The initial takeaway: DR isn’t something which just happens. It requires proper preparation, planning and practice!! Within these test exercises, which as I mentioned, in my case, lasted up to 48 hours. Believe me when I tell you, it was a sweat to get things up and running within the given period of time and in some instances we failed. It is best to fail and learn from mistakes during practice exercises and not fail on game day.

Oh the good ole days…

Looking back at how operations were conducted just a few, 7 or 8 years ago, things were so wrong – but were they really wrong? Hindsite is always 20/20…Recovery was not achieved by simply failing over from one location to another. Most operations – yes even Fortune 500 companies – would be at best, recovering from tape. Yup, TAPE! The Recovery Time Objective of Tape is measured in days!!! When that Tornado, Category 5 Hurricane with wind speeds clocking over 100 MPH or a Forest Fire struck, for all intents and purposes most if not all organizations would have been completely crippled. I’ve only mentioned natural disasters…what about the Zombie Apocolypse? Or worse, the time when that on-site support engineer from your favorite 3-Letter vendor accidentally removed several disk shelves from the production array and then proceeded to place the disks back in the tray incorrectly – the story went something like that – late on a Friday afternoon?!? Yeah, you guessed it – Tape to the rescue….or not to the rescue?

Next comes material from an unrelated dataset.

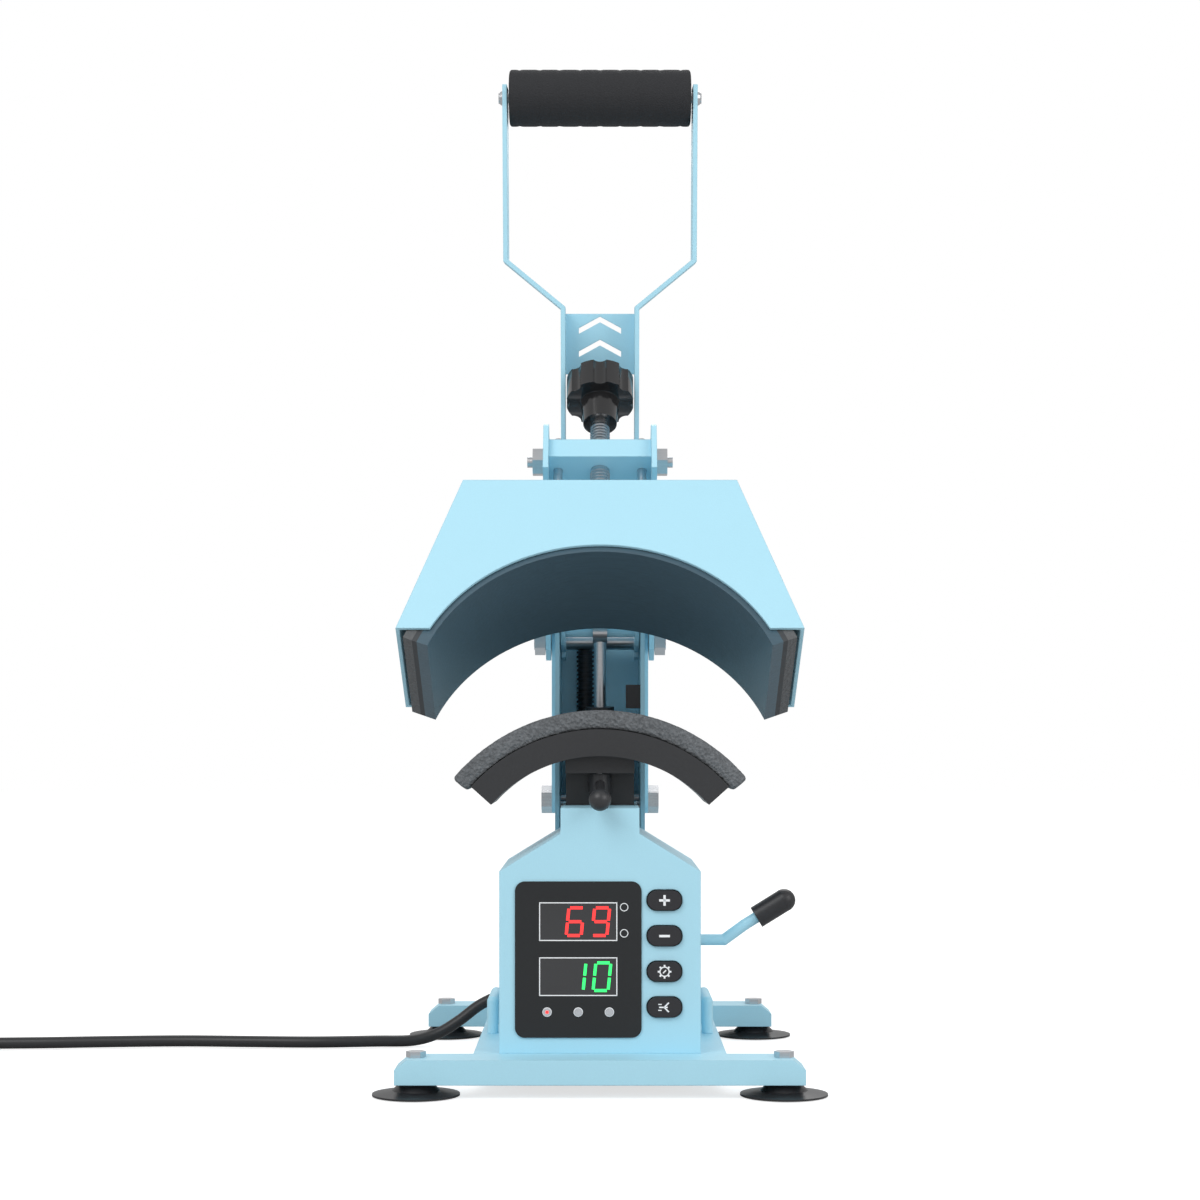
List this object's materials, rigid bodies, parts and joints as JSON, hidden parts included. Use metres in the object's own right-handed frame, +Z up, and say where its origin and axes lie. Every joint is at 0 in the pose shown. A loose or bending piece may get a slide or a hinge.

This all sounds so wrong – but was it? Mind you this was around the 2010 – 2012 time frame. At this point, just like most organizations, we too were still figuring out if this virtualization thing was right or not. I actually can remember back to my first GSX server experience which ran on a Dell tower box underneath my colleagues desk and no one knew it was actually running VMs…shhhhh, don’t tell.

When recovery is measured in days not hours, is it really truly disaster recovery? In these failure scenarios, does your organization know where to begin to start restoring? In your current company, do you know exactly which applications are most critical to the business and EXACTLY how to recover them? Chances are pretty good that you don’t. Are there documented runbooks of specific services which need to be brought online, in which order and whom to contact to validate an application when recovery is completed?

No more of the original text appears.